Task statement:
Repeat the material exactly as it appears.

# START OF Material for this exercise

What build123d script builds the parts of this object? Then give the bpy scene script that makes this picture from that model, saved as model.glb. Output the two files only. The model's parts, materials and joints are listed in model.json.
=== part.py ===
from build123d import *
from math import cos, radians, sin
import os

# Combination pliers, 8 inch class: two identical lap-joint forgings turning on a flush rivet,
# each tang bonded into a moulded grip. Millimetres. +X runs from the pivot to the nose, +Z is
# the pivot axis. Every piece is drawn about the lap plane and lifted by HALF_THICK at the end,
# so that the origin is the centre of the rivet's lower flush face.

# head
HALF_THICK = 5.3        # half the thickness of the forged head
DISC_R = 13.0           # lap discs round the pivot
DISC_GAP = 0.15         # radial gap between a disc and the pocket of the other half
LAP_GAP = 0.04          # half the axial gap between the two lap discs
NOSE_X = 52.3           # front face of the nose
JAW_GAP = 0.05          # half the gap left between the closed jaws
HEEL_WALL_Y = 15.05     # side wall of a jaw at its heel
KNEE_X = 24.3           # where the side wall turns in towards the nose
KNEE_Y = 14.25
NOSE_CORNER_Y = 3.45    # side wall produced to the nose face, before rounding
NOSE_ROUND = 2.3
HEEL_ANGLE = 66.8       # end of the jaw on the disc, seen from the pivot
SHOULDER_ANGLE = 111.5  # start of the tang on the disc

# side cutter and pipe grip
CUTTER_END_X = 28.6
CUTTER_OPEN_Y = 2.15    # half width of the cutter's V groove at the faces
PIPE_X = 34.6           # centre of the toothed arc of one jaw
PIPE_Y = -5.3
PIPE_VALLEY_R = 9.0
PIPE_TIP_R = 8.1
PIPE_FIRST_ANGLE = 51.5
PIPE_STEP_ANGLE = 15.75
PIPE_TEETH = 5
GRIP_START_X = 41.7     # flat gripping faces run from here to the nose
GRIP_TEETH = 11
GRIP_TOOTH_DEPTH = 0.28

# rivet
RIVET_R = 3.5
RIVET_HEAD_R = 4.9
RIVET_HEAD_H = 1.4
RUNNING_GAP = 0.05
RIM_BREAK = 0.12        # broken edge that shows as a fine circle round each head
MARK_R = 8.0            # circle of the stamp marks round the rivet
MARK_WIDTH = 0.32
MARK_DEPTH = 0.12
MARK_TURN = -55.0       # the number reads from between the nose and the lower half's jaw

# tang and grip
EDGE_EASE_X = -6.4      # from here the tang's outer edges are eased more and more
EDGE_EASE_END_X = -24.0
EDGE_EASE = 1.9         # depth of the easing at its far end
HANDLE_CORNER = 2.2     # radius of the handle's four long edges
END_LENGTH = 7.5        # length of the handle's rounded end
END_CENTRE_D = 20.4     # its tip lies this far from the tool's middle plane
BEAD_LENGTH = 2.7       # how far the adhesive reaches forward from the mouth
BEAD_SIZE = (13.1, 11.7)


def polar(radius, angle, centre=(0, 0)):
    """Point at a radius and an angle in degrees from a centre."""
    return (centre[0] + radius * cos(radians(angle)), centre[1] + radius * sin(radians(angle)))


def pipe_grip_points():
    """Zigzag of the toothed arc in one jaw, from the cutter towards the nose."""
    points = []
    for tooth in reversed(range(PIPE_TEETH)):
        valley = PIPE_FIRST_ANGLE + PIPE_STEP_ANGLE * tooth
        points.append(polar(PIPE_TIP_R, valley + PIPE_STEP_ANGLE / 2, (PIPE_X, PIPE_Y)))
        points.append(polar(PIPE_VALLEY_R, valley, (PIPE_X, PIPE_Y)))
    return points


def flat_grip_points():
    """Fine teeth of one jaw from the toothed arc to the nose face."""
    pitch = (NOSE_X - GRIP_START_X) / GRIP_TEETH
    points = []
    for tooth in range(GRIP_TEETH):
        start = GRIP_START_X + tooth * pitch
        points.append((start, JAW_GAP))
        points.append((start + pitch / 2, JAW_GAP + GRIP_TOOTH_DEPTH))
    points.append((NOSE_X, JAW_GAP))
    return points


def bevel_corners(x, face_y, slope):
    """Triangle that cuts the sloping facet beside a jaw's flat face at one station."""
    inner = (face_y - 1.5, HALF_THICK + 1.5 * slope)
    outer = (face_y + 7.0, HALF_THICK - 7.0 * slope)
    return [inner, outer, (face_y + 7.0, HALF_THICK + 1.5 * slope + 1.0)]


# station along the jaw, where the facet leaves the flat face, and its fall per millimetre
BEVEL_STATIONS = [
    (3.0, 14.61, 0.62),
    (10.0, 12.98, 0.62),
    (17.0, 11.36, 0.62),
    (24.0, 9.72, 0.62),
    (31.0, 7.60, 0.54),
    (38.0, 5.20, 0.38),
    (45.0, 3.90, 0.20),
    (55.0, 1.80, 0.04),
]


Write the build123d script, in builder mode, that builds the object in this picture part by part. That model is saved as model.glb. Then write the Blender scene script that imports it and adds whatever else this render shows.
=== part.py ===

# END OF Material for this exercise

Finished exercise:
What build123d script builds the parts of this object? Then give the bpy scene script that makes this picture from that model, saved as model.glb. Output the two files only. The model's parts, materials and joints are listed in model.json.
=== part.py ===
from build123d import *
from math import cos, radians, sin
import os

# Combination pliers, 8 inch class: two identical lap-joint forgings turning on a flush rivet,
# each tang bonded into a moulded grip. Millimetres. +X runs from the pivot to the nose, +Z is
# the pivot axis. Every piece is drawn about the lap plane and lifted by HALF_THICK at the end,
# so that the origin is the centre of the rivet's lower flush face.

# head
HALF_THICK = 5.3        # half the thickness of the forged head
DISC_R = 13.0           # lap discs round the pivot
DISC_GAP = 0.15         # radial gap between a disc and the pocket of the other half
LAP_GAP = 0.04          # half the axial gap between the two lap discs
NOSE_X = 52.3           # front face of the nose
JAW_GAP = 0.05          # half the gap left between the closed jaws
HEEL_WALL_Y = 15.05     # side wall of a jaw at its heel
KNEE_X = 24.3           # where the side wall turns in towards the nose
KNEE_Y = 14.25
NOSE_CORNER_Y = 3.45    # side wall produced to the nose face, before rounding
NOSE_ROUND = 2.3
HEEL_ANGLE = 66.8       # end of the jaw on the disc, seen from the pivot
SHOULDER_ANGLE = 111.5  # start of the tang on the disc

# side cutter and pipe grip
CUTTER_END_X = 28.6
CUTTER_OPEN_Y = 2.15    # half width of the cutter's V groove at the faces
PIPE_X = 34.6           # centre of the toothed arc of one jaw
PIPE_Y = -5.3
PIPE_VALLEY_R = 9.0
PIPE_TIP_R = 8.1
PIPE_FIRST_ANGLE = 51.5
PIPE_STEP_ANGLE = 15.75
PIPE_TEETH = 5
GRIP_START_X = 41.7     # flat gripping faces run from here to the nose
GRIP_TEETH = 11
GRIP_TOOTH_DEPTH = 0.28

# rivet
RIVET_R = 3.5
RIVET_HEAD_R = 4.9
RIVET_HEAD_H = 1.4
RUNNING_GAP = 0.05
RIM_BREAK = 0.12        # broken edge that shows as a fine circle round each head
MARK_R = 8.0            # circle of the stamp marks round the rivet
MARK_WIDTH = 0.32
MARK_DEPTH = 0.12
MARK_TURN = -55.0       # the number reads from between the nose and the lower half's jaw

# tang and grip
EDGE_EASE_X = -6.4      # from here the tang's outer edges are eased more and more
EDGE_EASE_END_X = -24.0
EDGE_EASE = 1.9         # depth of the easing at its far end
HANDLE_CORNER = 2.2     # radius of the handle's four long edges
END_LENGTH = 7.5        # length of the handle's rounded end
END_CENTRE_D = 20.4     # its tip lies this far from the tool's middle plane
BEAD_LENGTH = 2.7       # how far the adhesive reaches forward from the mouth
BEAD_SIZE = (13.1, 11.7)


def polar(radius, angle, centre=(0, 0)):
    """Point at a radius and an angle in degrees from a centre."""
    return (centre[0] + radius * cos(radians(angle)), centre[1] + radius * sin(radians(angle)))


def pipe_grip_points():
    """Zigzag of the toothed arc in one jaw, from the cutter towards the nose."""
    points = []
    for tooth in reversed(range(PIPE_TEETH)):
        valley = PIPE_FIRST_ANGLE + PIPE_STEP_ANGLE * tooth
        points.append(polar(PIPE_TIP_R, valley + PIPE_STEP_ANGLE / 2, (PIPE_X, PIPE_Y)))
        points.append(polar(PIPE_VALLEY_R, valley, (PIPE_X, PIPE_Y)))
    return points


def flat_grip_points():
    """Fine teeth of one jaw from the toothed arc to the nose face."""
    pitch = (NOSE_X - GRIP_START_X) / GRIP_TEETH
    points = []
    for tooth in range(GRIP_TEETH):
        start = GRIP_START_X + tooth * pitch
        points.append((start, JAW_GAP))
        points.append((start + pitch / 2, JAW_GAP + GRIP_TOOTH_DEPTH))
    points.append((NOSE_X, JAW_GAP))
    return points


def bevel_corners(x, face_y, slope):
    """Triangle that cuts the sloping facet beside a jaw's flat face at one station."""
    inner = (face_y - 1.5, HALF_THICK + 1.5 * slope)
    outer = (face_y + 7.0, HALF_THICK - 7.0 * slope)
    return [inner, outer, (face_y + 7.0, HALF_THICK + 1.5 * slope + 1.0)]


# station along the jaw, where the facet leaves the flat face, and its fall per millimetre
BEVEL_STATIONS = [
    (3.0, 14.61, 0.62),
    (10.0, 12.98, 0.62),
    (17.0, 11.36, 0.62),
    (24.0, 9.72, 0.62),
    (31.0, 7.60, 0.54),
    (38.0, 5.20, 0.38),
    (45.0, 3.90, 0.20),
    (55.0, 1.80, 0.04),
]


Write the build123d script, in builder mode, that builds the object in this picture part by part. That model is saved as model.glb. Then write the Blender scene script that imports it and adds whatever else this render shows.
=== part.py ===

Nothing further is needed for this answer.